Bar one exception, language constrains all ideas to the limitations inherent to itself.  That exception occurs when we attempt to characterize the "unknowable."  Since the 'unknowable' exceeds the constraints of language (by definition) reason must be called upon to infer its difference.  This results in three variations in idea that satisfy the original need constituted by the term 'unknowable' -- as opposed to just one.

This change in number results from the way we perceive the potential to which the idea of the 'unknowable' is to be made relevant.  When characterized relative to language alone (the potential of which appears to be infinite) the idea of the 'unknowable' is limited to being a singularity.

When characterized relative to the individual (whose potential is obviously finite) the 'unknowable' necessarily becomes plural.  One aspect of its difference pertains to that which is pre-self, while the other pertains to that which is post self.  The latter contains the results of our activity, the former does not. It is in this way that we confirm their difference.

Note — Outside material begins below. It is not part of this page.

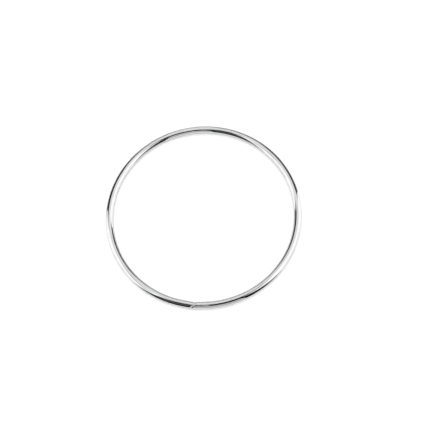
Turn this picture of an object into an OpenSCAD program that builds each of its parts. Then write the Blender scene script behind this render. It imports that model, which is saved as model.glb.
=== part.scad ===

When combined, our perception of 'the unknowable' as a singularity (as dictated by language) and as a plurality (as dictated by our temporal limitation) results in our perception of the 'unknowable' as a totality manifesting the qualities of both succession and simultaneity.

It is this variation in our perception of the quantity of the 'unknowable,' (or its potential) that is perceived in the same identical way by every temporal being, thereby establishing the universal principle that is promoted by this proof.